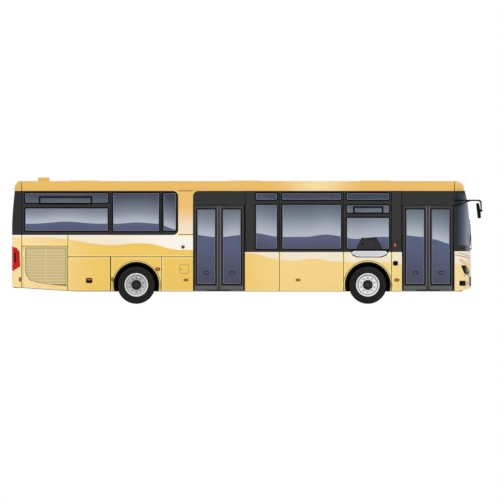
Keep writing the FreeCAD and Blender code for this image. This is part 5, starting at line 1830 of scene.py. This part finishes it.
@dataclass
class Saloon(Works):
    """Padded seat covers, the driver's chair and the handrails' fittings."""
    lean: float = math.atan2(0.104, 0.57)
    fill: float = 0.85
    pew: float = 1.130
    podest: float = 0.830
    floor: float = 0.350
    ceiling: float = 3.17

    def seats(self) -> list[Point3]:
        """The places of the CAD seats: behind the middle of the pan, on the floor.

        Returns:
            The places, in the order of the seats' numbers.
        """
        aisle, wall = 0.5289, 0.9589
        spots = [(-5.48, 0.473 * n, self.pew) for n in range(-2, 3)]
        for x in (-4.275, -2.14):
            spots += [(x, y * side, self.podest) for y in (aisle, wall) for side in (-1, 1)]
        spots += [(-2.92, -wall, self.pew), (-2.92, wall, self.pew)]
        spots += [(x, y, self.floor) for x in (0.605, 1.385, 2.165) for y in (aisle, wall)]
        return spots + [(x, -wall, self.floor) for x in (0.361, 1.141)]

    def pad(self, name: str, form: PadShape, finish: str, spot: Point3,
            *turns: Matrix) -> Piece:
        """Makes one declared pad, turned and then moved to its spot.

        Args:
            name: the piece's name.
            form: its shape.
            finish: name of the finish.
            spot: where it is moved to.
            turns: how it is turned, the last one first.

        Returns:
            The piece.
        """
        shape = bmesh.new()
        move = Matrix.Translation(spot)
        for turn in turns:
            move = move @ turn
        form.add(shape, move)
        piece = self.piece(name, shape, finish, smooth=True)
        return piece

    def chair(self) -> None:
        """Builds the driver's chair: pedestal, cushion, back and head rest."""
        base = bmesh.new()
        slab(base, (4.32, 0.56, 0.60), (4.61, 0.84, 0.66), 0.012)
        slab(base, (4.25, 0.49, 0.905), (4.69, 0.91, 0.945), 0.015)
        for n in range(6):
            z = 0.66 + n * 0.041
            slab(base, (4.345, 0.585, z), (4.585, 0.815, z + 0.036), 0.014, 3)
        pieces = [self.piece("driver_pedestal", base, "moulded_black")]
        upright = (Matrix.Rotation(math.radians(90 - 9.5), 4, "Y"),
                   Matrix.Rotation(math.pi, 4, "Z"))
        for tag, form, spot, turns in (
                ("cushion", PadShape(0.47, 0.48, 0.115, channels=(-0.6, 0.6)),
                 (4.47, 0.70, 0.945), ()),
                ("back", PadShape(0.62, 0.48, 0.10, channels=(-0.6, 0.6)),
                 (4.262, 0.70, 1.36), upright),
                ("head_rest", PadShape(0.16, 0.30, 0.075, channels=()),
                 (4.205, 0.70, 1.74), upright)):
            pieces.append(self.pad(f"driver_{tag}", form, "driver_cloth", spot, *turns))
        corners = [(4.30, 0.93), (4.262, 1.05), (4.165, 1.78), (4.145, 1.78), (4.205, 1.05),
                   (4.235, 0.92)]
        pieces.append(self.sheet("driver_shell", corners, [], (0.50, 0.90), "moulded_black"))
        for piece in pieces:
            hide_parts("driver_seat")

    def rails(self) -> None:
        """Adds flanges at the poles' feet and heads, and a stop button on each pole."""
        poles = [(-1.30, -0.48, self.floor), (0.001, -0.48, self.floor),
                 (-1.78, -0.27, self.podest), (-1.78, 0.27, self.podest),
                 (2.45, -0.43, self.floor), (2.45, 0.26, self.floor),
                 (1.55, 0.26, self.floor), (-3.835, 0.27, self.podest),
                 (-3.835, -0.27, self.podest), (0.741, -0.43, self.floor)]
        rings = [(0.017, 0.030), (0.019, 0.014), (0.040, 0.010), (0.044, 0.004), (0.044, 0.0)]
        count = 24
        flange, button, stud = bmesh.new(), bmesh.new(), bmesh.new()
        for x, y, z in poles:
            for foot, rise in ((z, 1), (self.ceiling, -1)):
                loops = [[flange.verts.new((x + r * math.cos(a), y + r * math.sin(a),
                                            foot + h * rise))
                          for a in (2 * math.pi * k / count for k in range(count))]
                         for r, h in rings]
                for one, two in zip(loops, loops[1:] + loops[:1]):
                    for k in range(count):
                        m = (k + 1) % count
                        flange.faces.new([one[k], one[m], two[m], two[k]])
            for shape, wide, deep, low, high, bevel in (
                    (button, 0.024, 0.026, 1.12, 1.24, 0.010),
                    (stud, 0.030, 0.014, 1.17, 1.20, 0.006)):
                slab(shape, (x - wide, y - deep, z + low), (x + wide, y + deep, z + high),
                     bevel, 3)
        self.piece("pole_flanges", flange, "trim_grey", smooth=True)
        self.piece("stop_boxes", button, "rail_grey")
        self.piece("stop_buttons", stud, "lamp_deep")

    def build(self) -> None:
        """Builds the saloon."""
        tilt = Matrix.Rotation(-0.0415, 4, "Y")
        stand = Matrix.Rotation(math.pi / 2 - self.lean, 4, "Y") @ Matrix.Rotation(
            math.pi, 4, "Z")
        for n, (x, y, z) in enumerate(self.seats()):
            for tag, form, spot, turn in (
                    ("cushion", PadShape(0.36, 0.40, 0.055), (x + 0.036, y, z + 0.4485), tilt),
                    ("back", PadShape(0.50, 0.40, 0.050), (x - 0.2045, y, z + 0.745), stand)):
                self.pad(f"seat_{tag}_{n:02d}", form, "saloon_cloth", spot, turn)
        self.chair()
        self.rails()


DOOR_LEAVES = ("mid_rear", "mid_front", "front_rear", "front_front")
NODES_BY_FINISH: dict[str, Sequence[str]] = {
    "coach_paint": ("nose_mask", "tail_mask", "engine_lid", "roof_caps", "roof",
                    "wall_right_rear", "wall_right_middle", "wall_left", "radiator_door",
                    "service_flap"),
    "gloss_black": ("frames_right", "frames_left", "end_frames", "door_headers"),
    "chassis_black": ("underframe", "front_axle", "rear_axle", "knuckle_left",
                      "knuckle_right"),
    "wheel_silver": ("rim_front_left", "rim_front_right", "rims_rear_left",
                     "rims_rear_right"),
    "seal_rubber": ("seam_seals", "suspension"), "roof_plain": ("roof_fittings",),
    "rear_screen_glass": ("glass_rear",), "front_screen_glass": ("windscreen",),
    "lamp_black": ("front_lamps",), "tail_lens": ("tail_lamps",),
    "speckled_floor": ("floor",), "arch_lining": ("wheel_boxes",),
    "cast_block": ("engine",), "core_alloy": ("radiator",), "mirror_black": ("mirrors",),
    "seat_shell": ("passenger_seats",), "rail_yellow": ("handrails",),
    "trim_grey": ("cab_partition",), "dash_black": ("dashboard",),
    "door_grey": [f"door_{leaf}_leaf" for leaf in DOOR_LEAVES],
    "door_glass": [f"door_{leaf}_glass" for leaf in DOOR_LEAVES],
    "arm_steel": [f"door_{leaf}_arms" for leaf in DOOR_LEAVES],
}


def dress_nodes(finishes: Finishes) -> None:
    """Gives every shown CAD node its finish.

    Args:
        finishes: all materials by name.
    """
    for finish, names in NODES_BY_FINISH.items():
        for name in names:
            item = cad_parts.get(name)
            if item is None:
                LOG.warning("node %s isn't in the frame", name)
                continue
            for slot in item.material_slots:
                slot.material = finishes[finish]
            if not item.material_slots:
                item.data.materials.append(finishes[finish])


class Studio:
    """Plain pale floor, soft light and the camera of the side view."""

    def build(self, finishes: Finishes) -> None:
        """Sets the floor, lights, world and camera.

        Args:
            finishes: all materials by name.
        """
        scene = bpy.context.scene
        shape = bmesh.new()
        bmesh.ops.create_grid(shape, x_segments=2, y_segments=2, size=60.0)
        floor = show("studio_floor", to_mesh("studio_floor", shape))
        floor.data.transform(Matrix.Translation((0.0, 0.0, -0.0005)))
        floor.data.materials.append(finishes["studio_floor"])
        world = bpy.data.worlds.new("soft_white")
        world.use_nodes = True
        nodes, links = world.node_tree.nodes, world.node_tree.links
        sky = nodes["Background"]
        sky.inputs[0].default_value = (1.0, 1.0, 1.0, 1.0)
        level = nodes.new("ShaderNodeMapRange")
        level.inputs["To Min"].default_value = 0.86
        links.new(nodes.new("ShaderNodeLightPath").outputs["Is Camera Ray"],
                  level.inputs["Value"])
        links.new(level.outputs[0], sky.inputs[1])
        scene.world = world
        lamp = bpy.data.lights.new("key", "SUN")
        lamp.energy = 0.5
        lamp.angle = math.radians(40)
        show("key", lamp).rotation_euler = (math.radians(52), 0.0, math.radians(-14))
        lens = bpy.data.cameras.new("side_view")
        lens.type = "ORTHO"
        lens.ortho_scale = 500 * PIXEL
        lens.clip_end = 200.0
        camera = show("side_view", lens)
        camera.location = (px(250), -30.0, py(250))
        camera.rotation_euler = (math.radians(90), 0.0, 0.0)
        scene.camera = camera
        scene.view_settings.view_transform = "Standard"


def main() -> None:
    """Builds the classes in order and reports each piece."""
    logging.basicConfig(level=logging.INFO, format="%(message)s")
    finishes = Finishes()
    dress_nodes(finishes)
    for part in (Glazing(finishes), Wheels(finishes), Flank(finishes), Doors(finishes),
                 Ends(finishes), Saloon(finishes)):
        LOG.info("building %s", type(part).__name__)
        part.build()
    Studio().build(finishes)


if __name__ == "__main__":
    main()
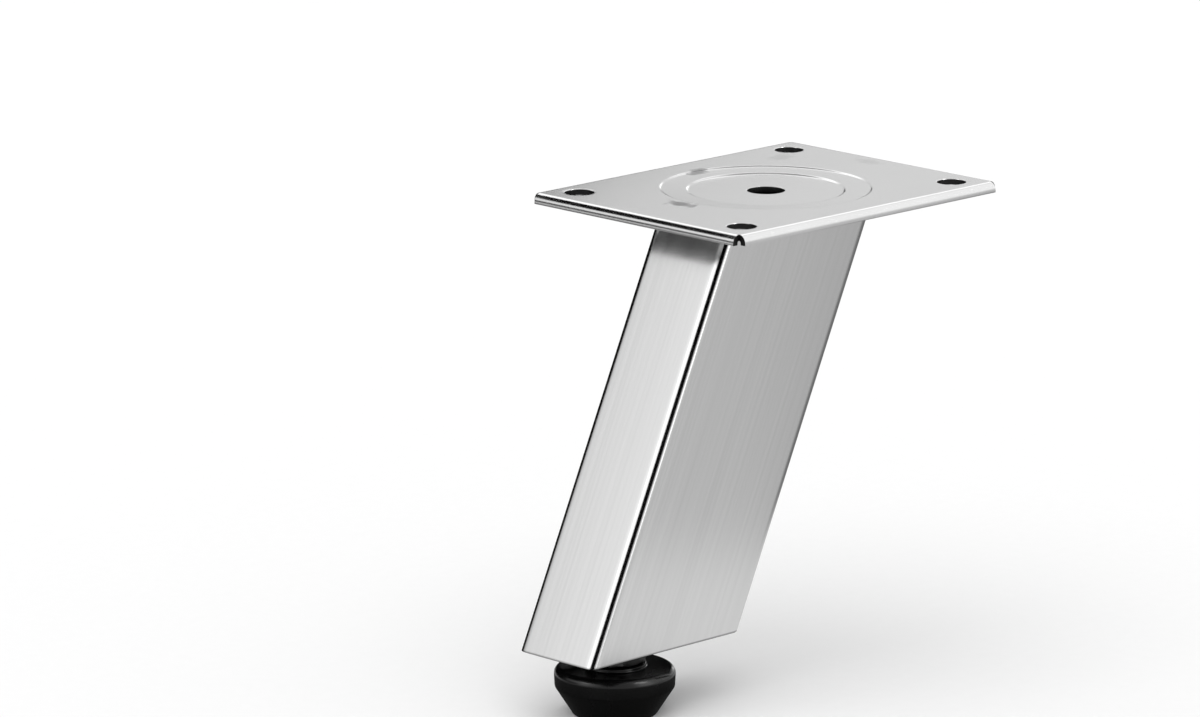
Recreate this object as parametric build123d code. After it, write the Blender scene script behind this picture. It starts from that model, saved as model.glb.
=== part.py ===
"""Slanted furniture leg: pressed mounting plate, folded box-section leg and a screw-in levelling foot.

The frame: +Z is up, the origin is the centre of the mounting plate's top face, X runs along the
plate's long side and Y across it. The leg leans towards -X on its way down to the foot.
"""

import os
from math import cos, pi, radians, tan

from build123d import *

# Overall size and lean
overall_height = 120.0  # top face of the mounting plate down to the floor
lean_angle = 25.0  # between the leg's long edges and the vertical, in degrees
leg_top_x = 2.5  # where the leg's centre line meets the plate's top face

# Mounting plate, pressed from stainless sheet
plate_length = 90.0
plate_width = 70.0
plate_sheet = 1.5
rim_height = 2.5  # from the top face to the lower edge of the turned-down rim
rim_bend_inside = 0.5
hole_spacing_x = 72.0
hole_spacing_y = 54.0
screw_hole_diameter = 7.0
centre_hole_diameter = 9.0  # clears an M8 bolt
hole_edge_break = 0.25  # edge pressed in by the punch, all round each hole
recess_diameter = 51.0
recess_depth = 0.8  # from the top face to the floor of the recess
recess_floor_diameter = 37.0
recess_step_depth = 0.3  # first step, at the edge of the recess
recess_ring_fall = 0.15  # dishing of the ring between the first step and the second
press_wall_angle = 35.0  # slope of both steps, in degrees
press_radius = 0.5  # bends at the edge of the recess and round its floor

# Leg, folded from stainless sheet to a rectangular box section and cut level at both ends
leg_depth = 50.0  # along X, measured on the level cut
leg_width = 25.0  # along Y
leg_sheet = 1.0
leg_bend_inside = 0.6  # inside radius of the four long edges
leg_end_height = 16.5  # lower end of the leg above the floor
recess_trim = 1.0  # the leg's upper edge is cut away this much wider than the recess

# End plate, welded inside the leg's lower end
end_plate_sheet = 2.0
end_plate_inset = 4.0  # lower face of the end plate above the leg's lower end
end_plate_gap = 0.1  # to the walls of the leg, all round

# Levelling foot
foot_x = -50.7
thread_diameter = 8.0
thread_pitch = 1.25
thread_clearance = 0.05  # radial, between the stud and the nut
nut_across_flats = 13.0
nut_height = 6.5
nut_chamfer = 0.6
stud_hole_clearance = 0.5  # radial, between the stud and the end plate
stud_thread_length = 25.0  # above the hexagon
stud_tip_chamfer = 1.0
hexagon_across_flats = 13.0
hexagon_height = 2.6
hexagon_chamfer = 0.4
pivot_diameter = 7.0  # plain neck of the stud that the pad turns on
pivot_clearance = 0.1  # radial and axial play of the pad on the stud
rivet_head_diameter = 11.0
rivet_head_height = 1.8
rivet_head_chamfer = 0.9
pad_diameter = 29.0  # at its widest, just below the bevelled rim
pad_height = 11.5
pad_draft_angle = 3.0  # the side draws in towards the floor, in degrees
pad_rim_bevel = 1.5  # upper edge of the pad, at 45 degrees
pad_side_height = 4.8  # top of the pad down to where the lower bevel starts
pad_bevel_width = 4.3
pad_hub_diameter = 15.0
pad_hub_height = 1.0
pad_hub_chamfer = 0.4
pad_web = 4.0  # thickness of the web that the stud is riveted through
pad_well_diameter = 13.0

# Travel of the levelling foot from the height shown
turns_in = 2.0
turns_out = 8.0

# Places that follow from the sizes above
floor_z = -overall_height
leg_end_z = floor_z + leg_end_height
lean_slope = tan(radians(lean_angle))
rim_bend_outside = rim_bend_inside + plate_sheet
recess_under_grow = plate_sheet * tan(radians(press_wall_angle) / 2)  # keeps the sheet's thickness
end_plate_z = leg_end_z + end_plate_inset
nut_z = end_plate_z + end_plate_sheet
pad_top_z = floor_z + pad_height
hub_top_z = pad_top_z + pad_hub_height
web_under_z = hub_top_z - pad_web
hexagon_z = hub_top_z + pivot_clearance
thread_z = hexagon_z + hexagon_height
through = 50.0  # longer than any sheet is thick, for tools that cut right through


def leg_centre_x(z):
    """X of the leg's centre line at a height."""
    return leg_top_x + lean_slope * z


def leaning_prism(length, width, corner_radius, z_low, z_high):
    """Solid of the leg's section between two heights, leaning as the leg does."""
    section = RectangleRounded(length, width, corner_radius)
    lean = Vector(lean_slope, 0, 1)
    rise = z_high - z_low
    base = Pos(leg_centre_x(z_low), 0, z_low) * section
    return extrude(base, amount=rise * lean.length, dir=lean)


def recess_block(z_top, grow):
    """Turned block of the stepped recess, from z_top down by its depth, with its radii grown."""
    wall_run = 1 / tan(radians(press_wall_angle))
    edge_radius = recess_diameter / 2 + grow
    floor_radius = recess_floor_diameter / 2 + grow
    ring_inner_depth = recess_step_depth + recess_ring_fall
    outline = Polyline(
        (0, z_top),
        (edge_radius, z_top),
        (edge_radius - recess_step_depth * wall_run, z_top - recess_step_depth),
        (floor_radius + (recess_depth - ring_inner_depth) * wall_run, z_top - ring_inner_depth),
        (floor_radius, z_top - recess_depth),
        (0, z_top - recess_depth),
        close=True,
    )
    return revolve(Plane.XZ * make_face(outline), Axis.Z)


def round_edges(solid, z, diameter):
    """The solid's round edges of one diameter at height z."""
    edges = solid.edges().filter_by(GeomType.CIRCLE)
    return [e for e in edges if abs(e.radius - diameter / 2) < 0.05 and abs(e.center().Z - z) < 0.05]


def make_mounting_plate():
    """Pressed plate: flat top, rim turned down all round, open corners, round recess and holes."""
    tray = Pos(0, 0, -rim_height / 2) * Box(plate_length, plate_width, rim_height)
    tray = fillet(tray.faces().sort_by(Axis.Z)[-1].edges(), rim_bend_outside)
    inside = Box(plate_length - 2 * plate_sheet, plate_width - 2 * plate_sheet, rim_height)
    inside = Pos(0, 0, -plate_sheet - rim_height / 2) * inside
    inside = fillet(inside.faces().sort_by(Axis.Z)[-1].edges(), rim_bend_inside)
    plate = tray - inside

    # corner reliefs: the bend has no material at the corners, so each stands open
    corners = GridLocations(plate_length - rim_bend_outside, plate_width - rim_bend_outside, 2, 2)
    notch = Box(rim_bend_outside, rim_bend_outside, through)
    plate -= [corner * notch for corner in corners]

    plate += recess_block(-plate_sheet, recess_under_grow)
    plate -= recess_block(0, 0)
    plate = fillet(round_edges(plate, 0, recess_diameter), press_radius)
    plate = fillet(round_edges(plate, -recess_depth, recess_floor_diameter), press_radius)

    plate -= Cylinder(centre_hole_diameter / 2, through)
    screw_hole = Cylinder(screw_hole_diameter / 2, through)
    plate -= [place * screw_hole for place in GridLocations(hole_spacing_x, hole_spacing_y, 2, 2)]
    plate = chamfer(round_edges(plate, 0, screw_hole_diameter), hole_edge_break)
    return chamfer(round_edges(plate, -recess_depth, centre_hole_diameter), hole_edge_break)


def make_leg_shell():
    """Box-section leg: its upper edge meets the plate's underside and clears the recess."""
    z_top = -plate_sheet
    outside = leaning_prism(leg_depth, leg_width, leg_bend_inside + leg_sheet, leg_end_z, z_top)
    # the inside runs past both ends so that they stay open
    inside = leaning_prism(
        leg_depth - 2 * leg_sheet / cos(radians(lean_angle)),
        leg_width - 2 * leg_sheet,
        leg_bend_inside,
        leg_end_z - through,
        z_top + through,
    )
    return outside - inside - recess_block(z_top, recess_under_grow + recess_trim)


def make_end_plate():
    """Sheet plate across the inside of the leg, bored for the stud."""
    plate = leaning_prism(
        leg_depth - 2 * (leg_sheet + end_plate_gap) / cos(radians(lean_angle)),
        leg_width - 2 * (leg_sheet + end_plate_gap),
        leg_bend_inside,
        end_plate_z,
        end_plate_z + end_plate_sheet,
    )
    hole_radius = thread_diameter / 2 + stud_hole_clearance
    return plate - Pos(foot_x, 0, end_plate_z) * Cylinder(hole_radius, through)


def hexagon_prism(across_flats, height, chamfered):
    """Hexagon on the XY plane with its corners turned off at the ends that are chamfered."""
    flats_radius = across_flats / 2
    corner_radius = flats_radius / cos(pi / 6)
    prism = extrude(RegularPolygon(flats_radius, 6, major_radius=False), amount=height)
    turned = Pos(0, 0, height / 2) * Cylinder(corner_radius, height)
    turned = chamfer(turned.edges().filter_by(GeomType.CIRCLE), chamfered)
    return prism & turned


def make_weld_nut():
    """Hexagon nut welded on the end plate."""
    nut = hexagon_prism(nut_across_flats, nut_height, nut_chamfer)
    nut -= Cylinder(thread_diameter / 2 + thread_clearance, through)
    return Pos(foot_x, 0, nut_z) * nut


def make_levelling_stud():
    """Threaded stud with a spanner hexagon, a plain neck and a riveted head below the pad's web."""
    shank = Pos(0, 0, thread_z + stud_thread_length / 2) * Cylinder(thread_diameter / 2, stud_thread_length)
    shank = chamfer(shank.edges().sort_by(Axis.Z)[-1], stud_tip_chamfer)
    hexagon = Pos(0, 0, hexagon_z) * hexagon_prism(hexagon_across_flats, hexagon_height, hexagon_chamfer)
    neck_end_z = web_under_z - pivot_clearance
    neck_length = hexagon_z - neck_end_z
    neck = Pos(0, 0, neck_end_z + neck_length / 2) * Cylinder(pivot_diameter / 2, neck_length)
    head_middle_z = neck_end_z - rivet_head_height / 2
    head = Pos(0, 0, head_middle_z) * Cylinder(rivet_head_diameter / 2, rivet_head_height)
    head = chamfer(head.edges().sort_by(Axis.Z)[0], rivet_head_chamfer)
    return Pos(foot_x, 0, 0) * (shank + hexagon + neck + head)


def make_foot_pad():
    """Moulded round pad: bevelled rim and lower edge, low hub and a well for the rivet head."""
    rim_radius = pad_diameter / 2
    rim_z = pad_top_z - pad_rim_bevel
    bevel_z = pad_top_z - pad_side_height
    side_radius = rim_radius - (rim_z - bevel_z) * tan(radians(pad_draft_angle))
    base_radius = side_radius - pad_bevel_width
    hub_radius = pad_hub_diameter / 2
    outline = Polyline(
        (0, floor_z),
        (base_radius, floor_z),
        (side_radius, bevel_z),
        (rim_radius, rim_z),
        (rim_radius - pad_rim_bevel, pad_top_z),
        (hub_radius, pad_top_z),
        (hub_radius, hub_top_z - pad_hub_chamfer),
        (hub_radius - pad_hub_chamfer, hub_top_z),
        (0, hub_top_z),
        close=True,
    )
    pad = revolve(Plane.XZ * make_face(outline), Axis.Z)
    pad -= Pos(0, 0, web_under_z - through / 2) * Cylinder(pad_well_diameter / 2, through)
    pad -= Pos(0, 0, web_under_z) * Cylinder(pivot_diameter / 2 + pivot_clearance, through)
    return Pos(foot_x, 0, 0) * pad


def main():
    nodes = {
        "mounting_plate": make_mounting_plate(),
        "leg_shell": make_leg_shell(),
        "end_plate": make_end_plate(),
        "weld_nut": make_weld_nut(),
        "levelling_stud": make_levelling_stud(),
        "foot_pad": make_foot_pad(),
    }
    os.makedirs("parts", exist_ok=True)
    for name, shape in nodes.items():
        export_step(shape, f"parts/{name}.step")
        box = shape.bounding_box()
        print(f"{name}: {box.size.X:.2f} x {box.size.Y:.2f} x {box.size.Z:.2f} mm, {shape.volume:.0f} mm3")
    print(f"foot travel: {turns_in * thread_pitch:.2f} mm in, {turns_out * thread_pitch:.2f} mm out")


main()
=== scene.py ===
import math

import bmesh
import bpy
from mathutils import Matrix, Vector


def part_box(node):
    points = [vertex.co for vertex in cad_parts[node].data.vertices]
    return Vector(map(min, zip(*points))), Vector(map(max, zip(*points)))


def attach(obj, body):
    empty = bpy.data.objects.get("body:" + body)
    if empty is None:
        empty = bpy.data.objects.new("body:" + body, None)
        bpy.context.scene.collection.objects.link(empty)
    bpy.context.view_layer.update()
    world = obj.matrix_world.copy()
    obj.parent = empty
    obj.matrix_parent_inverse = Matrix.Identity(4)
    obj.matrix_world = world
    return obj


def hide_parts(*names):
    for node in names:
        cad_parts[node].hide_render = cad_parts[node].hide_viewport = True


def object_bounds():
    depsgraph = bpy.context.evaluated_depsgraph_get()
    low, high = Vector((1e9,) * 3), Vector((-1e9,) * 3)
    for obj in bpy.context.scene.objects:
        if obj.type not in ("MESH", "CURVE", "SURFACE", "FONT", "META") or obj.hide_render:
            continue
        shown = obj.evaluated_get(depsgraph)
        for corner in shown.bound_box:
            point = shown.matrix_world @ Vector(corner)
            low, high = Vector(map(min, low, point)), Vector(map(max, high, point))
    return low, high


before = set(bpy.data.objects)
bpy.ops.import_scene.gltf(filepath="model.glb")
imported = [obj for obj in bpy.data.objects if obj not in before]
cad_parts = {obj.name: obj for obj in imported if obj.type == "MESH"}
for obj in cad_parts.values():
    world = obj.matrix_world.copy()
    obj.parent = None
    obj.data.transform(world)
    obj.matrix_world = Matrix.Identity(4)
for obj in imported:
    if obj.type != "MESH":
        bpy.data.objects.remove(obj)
cadLow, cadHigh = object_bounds()
print("frame loaded:", sorted(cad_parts))

mm = 0.001
scene = bpy.context.scene
scene.view_settings.view_transform = "Standard"
scene.view_settings.look = "None"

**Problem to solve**
Quote the data above verbatim from its first line to the line that includes "on the floor.", with both boundary lines retained.

**The result**
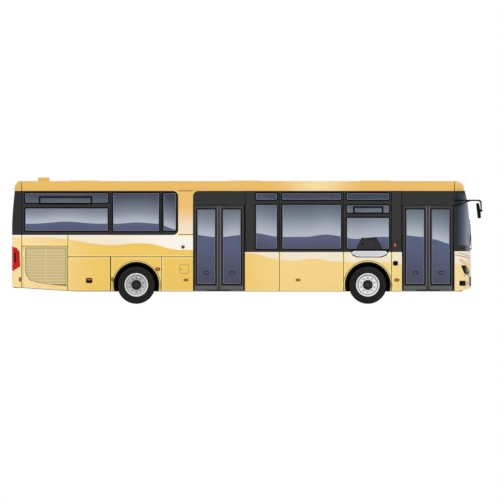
Keep writing the FreeCAD and Blender code for this image. This is part 5, starting at line 1830 of scene.py. This part finishes it.
@dataclass
class Saloon(Works):
    """Padded seat covers, the driver's chair and the handrails' fittings."""
    lean: float = math.atan2(0.104, 0.57)
    fill: float = 0.85
    pew: float = 1.130
    podest: float = 0.830
    floor: float = 0.350
    ceiling: float = 3.17

    def seats(self) -> list[Point3]:
        """The places of the CAD seats: behind the middle of the pan, on the floor.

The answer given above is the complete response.